Zardoa, like many elves and faerie folk, or Otherkin, as we are often called, which we like to call the elfae, became aware that he was different from the normal folk around him at a very early age. However, it took some time for him to understand what exactly that difference meant and what/who he really was/is. He was a child, of course, and a boy, and he had gotten so far as being a “young man” when he realized that, try though he may, and he did for a while, he would/could never be, nor become, a “real man.” This posited the question in his mind: if he wasn’t a “real man,” what was he? He had to be a real
something
. Alas, it took years of searching, initiation into three different forms of meditation, and the exploration of various spiritual paths before he discovered what exactly that was.

In early 1975, he came upon two letters posted outside of an occult bookshop in Carbondale, Illinois. The letters were by the Elf Queen’s Daughters and bore an address to which he replied. They responded shortly thereafter, and after a few months of back and forth correspondence, they arranged for him to come visit with them at their home in Aurora, Illinois. Four elves lived there at the time, and in the course of the weekend he spent with them, without any urging on their part, he came to realize he was/is an elf.

This was not a simple realization, however, but a full-fledged awakening of deep psychological impact that made him realize that not only was he an elf and that he had finally found his people, but that that information had been hidden within him his whole life waiting for that moment, those events, to come and trigger this awareness. Due to this profound awakening, he has dedicated his life to awakening other elves and elfae and to the continuation and development of the elven culture.

Silver Flame’s awakening came a few years after Zardoa’s. She did not have a sense of not fitting into society as he did, however; her sense of integrity and her devotion to human beings and their welfare over the needs of institutions and their expediencies led her into conflict with the academic institutions where she was employed over and over again.
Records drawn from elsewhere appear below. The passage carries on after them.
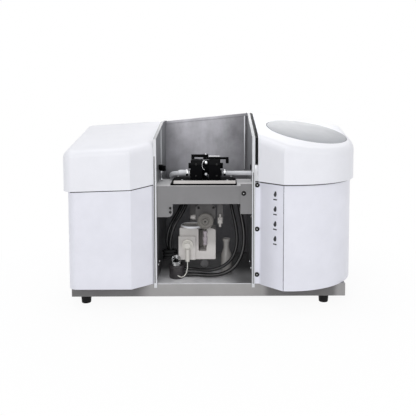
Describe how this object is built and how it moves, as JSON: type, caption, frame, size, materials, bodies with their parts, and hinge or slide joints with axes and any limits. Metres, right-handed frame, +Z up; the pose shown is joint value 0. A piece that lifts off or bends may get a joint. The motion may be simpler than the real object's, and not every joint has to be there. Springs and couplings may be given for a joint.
{
  "type": "atomic absorption spectrophotometer",
  "caption": "Benchtop atomic absorption spectrophotometer: open atomiser chamber with graphite furnace and burner gear between a monochromator housing and a lamp turret under a round lid.",
  "frame": {"origin": "bench level under the middle of the instrument", "axes": "+X to the instrument's right as seen from the front, +Y to its back, +Z up"},
  "size_m": [0.876, 0.4914, 0.567],
  "materials": {
    "base_pan": "satin grey enamel",
    "rubber_feet": "matt",
    "left_side_plate": "brushed",
    "right_side_plate": "brushed",
    "chamber_back_wall": "satin grey enamel",
    "door_seal": "matt",
    "atomiser_shelf": "satin grey enamel",
    "shelf_end_bracket": "satin grey enamel",
    "left_top_shell": "fine textured",
    "left_lower_cover": "smooth white enamel",
    "right_top_shell": "fine textured",
    "right_curved_panel": "smooth white enamel",
    "right_key_panel": "smooth white enamel",
    "key_1": "smooth",
    "key_2": "smooth",
    "key_3": "smooth",
    "key_4": "smooth",
    "panel_screws": "black oxide",
    "lamp_lid": "satin light grey",
    "rear_panel": "powder coat",
    "power_inlet": "moulded black",
    "power_rocker": "gloss black",
    "gas_inlets": "machined",
    "fan_frame": "moulded black",
    "fan_rotor": "moulded black",
    "optical_bench": "cast, matt",
    "collimator_mirrors": "first-surface mirror",
    "grating_table": "anodised",
    "photomultiplier": "matt black can",
    "beam_barrels": "black anodised",
    "beam_windows": "polished silica",
    "flame_sensor": "polished tip",
    "power_supply": "folded sheet",
    "main_board": "green laminate",
    "gas_control_block": "machined",
    "lamp_bench": "machined",
    "lamp_turret": "black anodised",
    "hollow_cathode_lamps": "clear tube",
    "turret_motor": "matt black",
    "furnace_base_plate": "black anodised",
    "furnace_front_strip": "smooth cream",
    "furnace_block_left": "black anodised",
    "furnace_block_right": "black anodised",
    "graphite_tube": "pyrolytic graphite",
    "lever_post": "polished",
    "clamp_lever_left": "black",
    "clamp_lever_right": "black",
    "water_hoses": "white silicone",
    "hose_clamps": "bright",
    "lift_bracket": "dark grey enamel",
    "handwheel": "moulded grey",
    "spray_chamber": "moulded cream",
    "gas_fittings": "moulded cream",
    "nebuliser": "machined polymer",
    "sample_capillary": "clear polymer",
    "spray_chamber_plug": "dark grey",
    "drain_trap": "dark",
    "drain_vessel": "translucent",
    "gas_hoses": "black rubber",
    "drain_hose": "grey translucent"
  },
  "bodies": {
    "housing": {"base_pan": "base_pan", "rubber_feet": "rubber_feet", "left_side_plate": "left_side_plate", "right_side_plate": "right_side_plate", "chamber_back_wall": "chamber_back_wall", "door_seal": "door_seal", "atomiser_shelf": "atomiser_shelf", "shelf_end_bracket": "shelf_end_bracket", "left_top_shell": "left_top_shell", "left_lower_cover": "left_lower_cover", "right_top_shell": "right_top_shell", "right_curved_panel": "right_curved_panel", "right_key_panel": "right_key_panel", "panel_screws": "panel_screws", "rear_panel": "rear_panel", "power_inlet": "power_inlet", "gas_inlets": "gas_inlets", "fan_frame": "fan_frame", "optical_bench": "optical_bench", "collimator_mirrors": "collimator_mirrors", "photomultiplier": "photomultiplier", "beam_barrels": "beam_barrels", "beam_windows": "beam_windows", "flame_sensor": "flame_sensor", "power_supply": "power_supply", "main_board": "main_board", "gas_control_block": "gas_control_block", "lamp_bench": "lamp_bench", "turret_motor": "turret_motor", "furnace_base_plate": "furnace_base_plate", "furnace_front_strip": "furnace_front_strip", "furnace_block_left": "furnace_block_left", "graphite_tube": "graphite_tube", "lever_post": "lever_post", "water_hoses": "water_hoses", "hose_clamps": "hose_clamps", "lift_bracket": "lift_bracket", "gas_fittings": "gas_fittings", "drain_trap": "drain_trap", "drain_vessel": "drain_vessel", "gas_hoses": "gas_hoses", "drain_hose": "drain_hose"},
    "lid": {"lamp_lid": "lamp_lid"},
    "turret": {"lamp_turret": "lamp_turret", "hollow_cathode_lamps": "hollow_cathode_lamps"},
    "key_a": {"key_1": "key_1"},
    "key_b": {"key_2": "key_2"},
    "key_c": {"key_3": "key_3"},
    "key_d": {"key_4": "key_4"},
    "lift_wheel": {"handwheel": "handwheel"},
    "lift": {"spray_chamber": "spray_chamber", "nebuliser": "nebuliser", "sample_capillary": "sample_capillary", "spray_chamber_plug": "spray_chamber_plug"},
    "furnace_contact": {"furnace_block_right": "furnace_block_right"},
    "lever_left": {"clamp_lever_left": "clamp_lever_left"},
    "lever_right": {"clamp_lever_right": "clamp_lever_right"},
    "grating": {"grating_table": "grating_table"},
    "fan": {"fan_rotor": "fan_rotor"},
    "rocker": {"power_rocker": "power_rocker"}
  },
  "joints": [
    {"name": "lid_lift", "type": "slide", "parent": "housing", "child": "lid", "axis": [0.1455, -0.194, 0.9701], "range_m": [0, 0.1]},
    {"name": "turret_turn", "type": "hinge", "parent": "housing", "child": "turret", "pos_m": [0.165, -0.06, 0.335], "axis": [1, 0, 0], "continuous": true},
    {"name": "key_1_press", "type": "slide", "parent": "housing", "child": "key_a", "axis": [0.7118, 0.7024, 0], "range_m": [0, 0.001], "stiffness_N_per_m": 600},
    {"name": "key_2_press", "type": "slide", "parent": "housing", "child": "key_b", "axis": [0.7118, 0.7024, 0], "range_m": [0, 0.001], "stiffness_N_per_m": 600},
    {"name": "key_3_press", "type": "slide", "parent": "housing", "child": "key_c", "axis": [0.7118, 0.7024, 0], "range_m": [0, 0.001], "stiffness_N_per_m": 600},
    {"name": "key_4_press", "type": "slide", "parent": "housing", "child": "key_d", "axis": [0.7118, 0.7024, 0], "range_m": [0, 0.001], "stiffness_N_per_m": 600},
    {"name": "wheel_turn", "type": "hinge", "parent": "housing", "child": "lift_wheel", "pos_m": [-0.029, -0.118, 0.243], "axis": [0, -1, 0], "range_deg": [-540, 540]},
    {"name": "atomiser_lift", "type": "slide", "parent": "housing", "child": "lift", "axis": [0, 0, 1], "range_m": [-0.006, 0.006], "deforming": ["gas_hoses"]},
    {"name": "furnace_open", "type": "slide", "parent": "housing", "child": "furnace_contact", "axis": [1, 0, 0], "range_m": [0, 0.008], "deforming": ["water_hoses"]},
    {"name": "lever_left_turn", "type": "hinge", "parent": "housing", "child": "lever_left", "pos_m": [-0.029, -0.06, 0.43], "axis": [0, 0, 1], "range_deg": [-40, 0]},
    {"name": "lever_right_turn", "type": "hinge", "parent": "housing", "child": "lever_right", "pos_m": [-0.029, -0.06, 0.43], "axis": [0, 0, 1], "range_deg": [0, 40]},
    {"name": "grating_turn", "type": "hinge", "parent": "housing", "child": "grating", "pos_m": [-0.29, -0.02, 0.331], "axis": [0, 0, 1], "range_deg": [-20, 20]},
    {"name": "fan_spin", "type": "hinge", "parent": "housing", "child": "fan", "pos_m": [0.3, 0.2125, 0.3], "axis": [0, -1, 0], "continuous": true},
    {"name": "rocker_tilt", "type": "hinge", "parent": "housing", "child": "rocker", "pos_m": [0.37, 0.221, 0.1245], "axis": [1, 0, 0], "range_deg": [0, 12]}
  ],
  "couplings": [
    {"joint": "wheel_turn", "follows": "atomiser_lift", "rad_per_m": 1566}
  ]
}
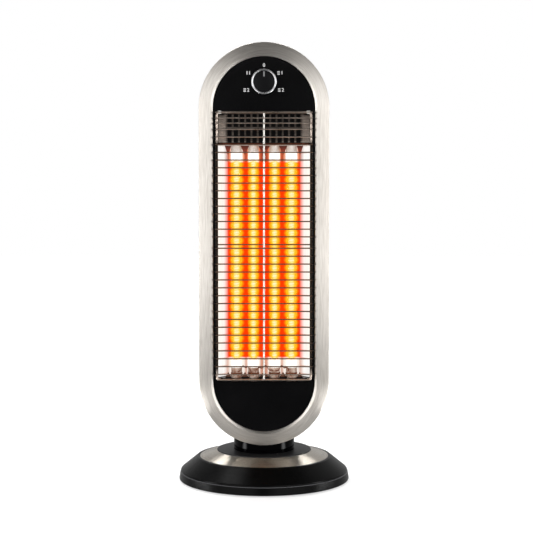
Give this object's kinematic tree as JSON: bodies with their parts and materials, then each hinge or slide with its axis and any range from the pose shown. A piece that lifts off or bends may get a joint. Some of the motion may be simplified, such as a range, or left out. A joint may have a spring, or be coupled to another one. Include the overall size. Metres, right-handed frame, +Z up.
{
  "type": "tower carbon tube heater",
  "caption": "Upright radiant tower heater with glowing carbon tubes behind a wire guard, a brushed oval frame, a control knob and a round swinging base.",
  "frame": {"origin": "on the floor, at the centre of the round base, on the swing axis", "axes": "+Z up along the swing axis; the heater's front, with the tubes and the knob, faces -Y; +X is to the right as seen from the front"},
  "size_m": [0.28, 0.28, 0.7095],
  "materials": {
    "satin_black": "satin moulded plastic, fine grain",
    "disc_black": "satin moulded plastic",
    "gloss_black": "polished moulded plastic",
    "fascia_black": "smooth moulded plastic",
    "knob_black": "satin moulded plastic",
    "brushed_trim": "brushed, warm nickel tone",
    "bright_ring": "bright plated",
    "guard_wire": "plated steel wire",
    "vent_steel": "brushed sheet",
    "polished_reflector": "mirror polished sheet",
    "heat_tinted_steel": "heat tinted brown",
    "tube_ceramic": "unglazed, fired brown at the ends",
    "quartz_glass": "clear drawn quartz",
    "glowing_carbon": "carbon fibre ribbon, glowing",
    "zinc_steel": "zinc plated sheet",
    "screw_steel": "zinc plated",
    "cast_weight": "rough cast",
    "foot_rubber": "moulded rubber",
    "bush_plastic": "natural acetal",
    "switch_plastic": "moulded",
    "wire_sheath": "woven glass fibre sheath"
  },
  "bodies": {
    "base": {"base_skirt": "satin_black", "base_plate": "zinc_steel", "base_screws": "screw_steel", "ballast_ring": "cast_weight", "rubber_feet": "foot_rubber", "trim_ring": "brushed_trim", "top_disc": "disc_black", "disc_screws": "screw_steel", "neck_bush": "bush_plastic", "cable_gland": "foot_rubber", "swing_motor": "zinc_steel", "motor_screws": "screw_steel", "tip_switch_body": "switch_plastic", "tip_spring": "screw_steel", "terminal_block": "bush_plastic", "base_wiring": "wire_sheath"},
    "crank": {"motor_shaft": "screw_steel", "crank_arm": "bush_plastic"},
    "link": {"link_rod": "zinc_steel"},
    "plunger": {"tip_plunger": "bush_plastic"},
    "head": {"turntable_plate": "zinc_steel", "turntable_screws": "screw_steel", "link_clip": "screw_steel", "neck": "gloss_black", "neck_screws": "screw_steel", "mid_housing": "satin_black", "back_cover": "satin_black", "cover_screws": "screw_steel", "front_frame": "brushed_trim", "front_fascia": "fascia_black", "switch_body": "switch_plastic", "switch_nut": "screw_steel", "vent_plate": "vent_steel", "reflector": "polished_reflector", "upper_tube_bracket": "heat_tinted_steel", "lower_tube_bracket": "heat_tinted_steel", "upper_end_caps": "tube_ceramic", "lower_end_caps": "tube_ceramic", "busbars": "heat_tinted_steel", "heat_shield": "zinc_steel", "thermal_cutout": "switch_plastic", "head_wiring": "wire_sheath", "guard_frame": "guard_wire", "guard_centre_rod": "guard_wire", "guard_cross_wires": "guard_wire", "wire_sockets": "fascia_black", "guard_lugs": "guard_wire", "quartz_tube_1": "quartz_glass", "quartz_tube_2": "quartz_glass", "quartz_tube_3": "quartz_glass", "quartz_tube_4": "quartz_glass", "carbon_filament_1": "glowing_carbon", "carbon_filament_2": "glowing_carbon", "carbon_filament_3": "glowing_carbon", "carbon_filament_4": "glowing_carbon"},
    "knob": {"switch_shaft": "screw_steel", "knob_body": "knob_black", "knob_ring": "bright_ring", "knob_cap": "knob_black"}
  },
  "joints": [
    {"name": "head_swing", "type": "hinge", "parent": "base", "child": "head", "pos_m": [0, 0, 0.045], "axis": [0, 0, 1], "range_deg": [-35, 35]},
    {"name": "knob_turn", "type": "hinge", "parent": "head", "child": "knob", "pos_m": [0, -0.06, 0.646], "axis": [0, 1, 0], "range_deg": [-120, 120]},
    {"name": "crank_turn", "type": "hinge", "parent": "base", "child": "crank", "pos_m": [0.01109, 0.056, 0.024], "axis": [0, 0, 1], "range_deg": [-90, 90]},
    {"name": "link_turn", "type": "hinge", "parent": "head", "child": "link", "pos_m": [0.026, 0, 0.029], "axis": [0, 0, 1], "range_deg": [-35, 35]},
    {"name": "tip_plunger_slide", "type": "slide", "parent": "base", "child": "plunger", "axis": [0, 0, 1], "range_m": [-0.004, 0], "stiffness_N_per_m": 60, "springref_m": -0.006, "deforming": ["tip_spring"]}
  ],
  "couplings": [
    {"joint": "crank_turn", "follows": "head_swing", "ratio": 2.5709},
    {"joint": "link_turn", "follows": "head_swing", "ratio": -1}
  ]
}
In 1978, she came to think that an academic career was not the right thing for her, and she decided to go on a vision quest, holding in her mind the vision of a Native American shaman
à
la Carlos Castaneda’s Don Juan, whom she expected she would meet. Instead, she came upon an elfin shaman named Zardoa. She realized then that she was an elf, and it gave her a realization of why she and her sister had made faerie houses when they were children.